The litigation was initiated by Gerald Groff, an Evangelical Christian who believes for religious reasons that Sunday should be devoted to worship and rest, not “secular labor” and the transportation of “worldly goods.” Groff began his employment with the United States Postal Service (“USPS”), which has more than 600,000 employees. He became a rural carrier associate, a job that required him to assist regular carriers in the delivery of mail.

When he took the position, it generally did not involve Sunday work. But within a few years, that changed. In 2013, USPS entered into an agreement with Amazon to begin facilitating Sunday deliveries, and in 2016, USPS signed a memorandum of understanding (“MOU”) with the union that set out how Sunday and holiday parcel delivery would be handled. During a two-month peak season, each post office would use its own staff to deliver packages. At all other times, Sunday and holiday deliveries would be carried out by employees (including rural carrier associates like Groff) working from a regional hub.

The MOU specifies the order in which USPS employees are to be called for Sunday work outside the peak season. With Groff unwilling to work on Sundays, USPS made other arrangements. During the peak season, Sunday deliveries that would have otherwise been performed by Groff were carried out by the rest of the staff, including the postmaster, whose job ordinarily does not involve delivering mail. During other months, Groff’s Sunday assignments were redistributed to other carriers assigned to the regional hub. Throughout this time, Groff continued to receive “progressive discipline” for failing to work on Sundays. Finally, in January 2019, he resigned.

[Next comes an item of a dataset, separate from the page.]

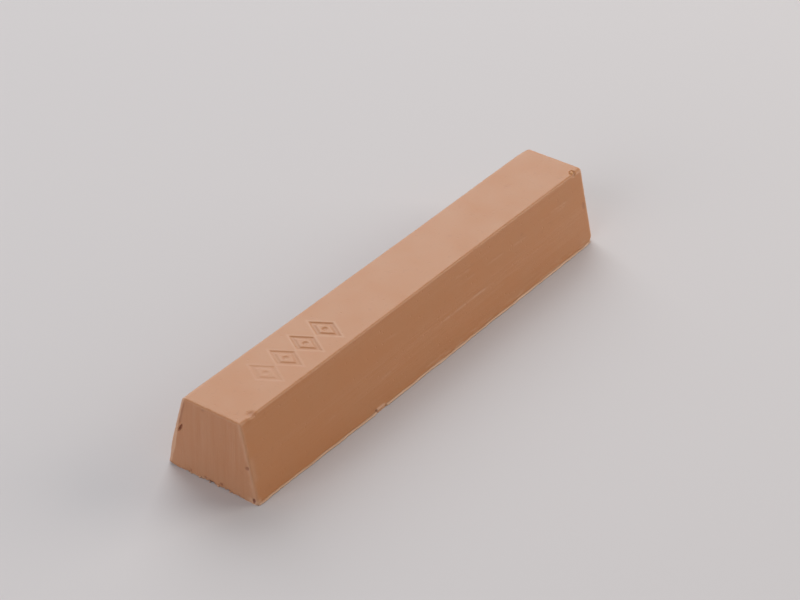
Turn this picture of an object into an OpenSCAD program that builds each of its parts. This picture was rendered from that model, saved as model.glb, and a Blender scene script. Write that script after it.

2. The Lower Court Decisions

Groff filed suit under Title VII, asserting that USPS could have accommodated his Sunday Sabbath practice “without undue hardship on the conduct of USPS’s business.” The district court granted summary judgment to USPS, and the Third Circuit Court of Appeals affirmed, construing Hardison to mean “that requiring an employer to bear more than a de minimis cost to provide a religious accommodation is an undue hardship.” The Third Circuit concluded that exempting Groff from Sunday work “imposed on his coworkers, disrupted the workplace and workflow, and diminished employee morale.” The Supreme Court agreed to review the decision, recognizing that the case presented the Supreme Court’s first opportunity in nearly 50 years to explain the contours of Hardison.

3. The Supreme Court Vacated The Third Circuit’s Decision

The Supreme Court held that merely showing “more than a de minimis cost” does not suffice to establish undue hardship or a defense to religious discrimination under Title VII. Instead, in determining an employer’s undue hardship defense, Hardison referred repeatedly to “substantial” burdens, and that formulation better explains the decision. The Supreme Court described Hardison to mean that “undue hardship” is shown when a burden is substantial in the overall context of an employer’s business. A fact-specific inquiry is required to make this determination.

4. Substantial Increased Costs Must Be Shown

The Supreme Court stated it is enough to say that what an employer must show is that the burden of granting an accommodation would result in substantial increased costs in relation to the conduct of its particular business. Courts must apply the test to take into account all relevant factors in the case at hand, including the particular accommodations at issue and their practical impact in light of the nature, size, and operating cost of an employer.

The Court declined to adopt the elaborations of the applicable standard that the parties suggested, either to incorporate Americans With Disabilities Act caselaw or opine that the EEOC’s construction of Hardison had been basically correct. Even though the Court recognized that a “good deal” of the EEOC’s guidance was sensible, it found it imprudent to ratify in toto a body of EEOC interpretations that has not had the benefit of the clarification adopted by the Court in Groff.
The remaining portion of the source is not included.